On the way home that same evening, Dad had to put mom’s windows on Child lock. She had been drinking crown Royal Whiskey all day and was totally drunk! She must have thought she was in a parade or something because next thing we all know, she is throwing beads out of her window, into the tailgates of pickup trucks and pissing other drivers off: and making me cry in the backseat because she is throwing all of “my purple” beads; I didn’t care about the other beads, just don’t throw the purple, momma!
That was such a fun and funny Mardi gras, although going to parades with my godfather, his family, and his friends, is a lot of fun too! We once went to New Orleans for Mardi gras in 2006, right after Hurricanes Katrina and Rita—that was also memorable.

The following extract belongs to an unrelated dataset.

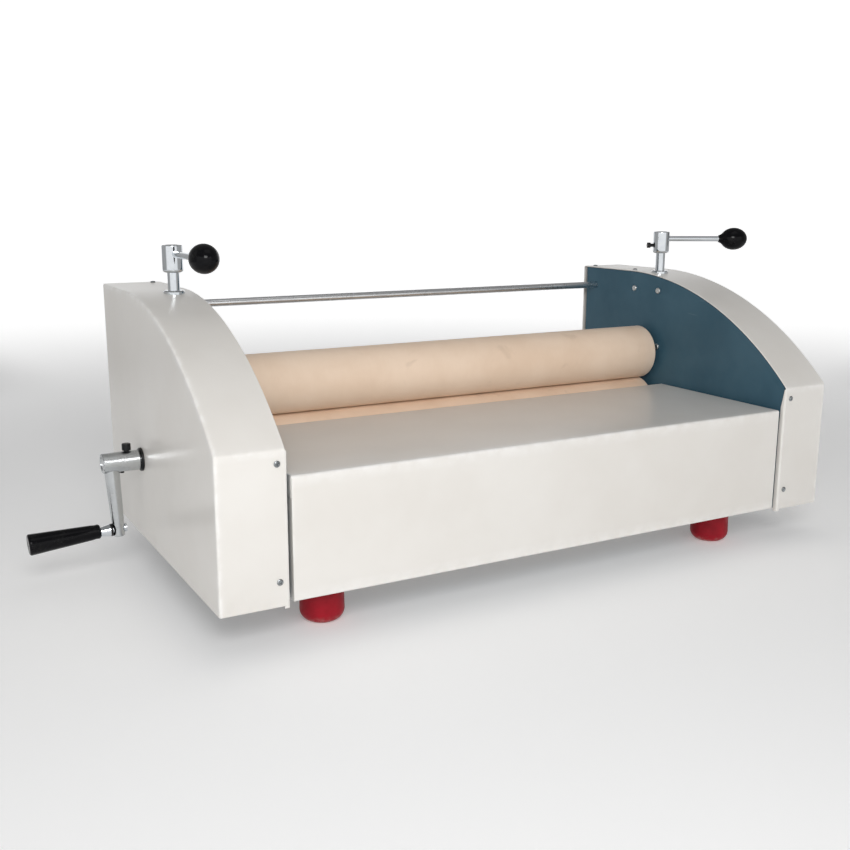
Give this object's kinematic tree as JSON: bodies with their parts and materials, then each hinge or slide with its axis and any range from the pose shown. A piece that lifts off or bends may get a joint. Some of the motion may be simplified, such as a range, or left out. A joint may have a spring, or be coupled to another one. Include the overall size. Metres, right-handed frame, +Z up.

We took my grandmother, Maw-Maw Verdine Meche with us, there was this big biker looking dude (later found out he was gay –but I hold no judgments against him about that, LOL) the kids and I were bored waiting for the parades, so we broke some old beads we found on the ground, and took the little ball beads and were throwing them at people; this biker dude played along and soon we were having a broken bead war—us against him and his friends. LOL! Another memory which was probably scary for mom was the fact, I kept wandering off to the front of the barricades (leaving them somewhere in the middle); there was this couple who were Latino heritage I think, and they would give me the beads they caught, along with one of the older grandparents who still could move and dance without breaking a hip, would try to dance with the high school dancers ( I think he was pretty drunk!), but we ended up with a lot of beads and “good throws” that year. Do You want the big stuff? Go to New Orleans for Mardi gras!
We are all from Louisiana, so we all pretty much know how to have a good party; Just have the right food, the right music, cute kids, and lots of drinking and king cake….hell, sometimes, you’d think our party was the parade with the lot of us all dancing! Like we say in Louisiana, Laissez Les Bon temps roulez, which is Cajun French for “Let the good times roll,” and in Louisiana, we do just “dat!”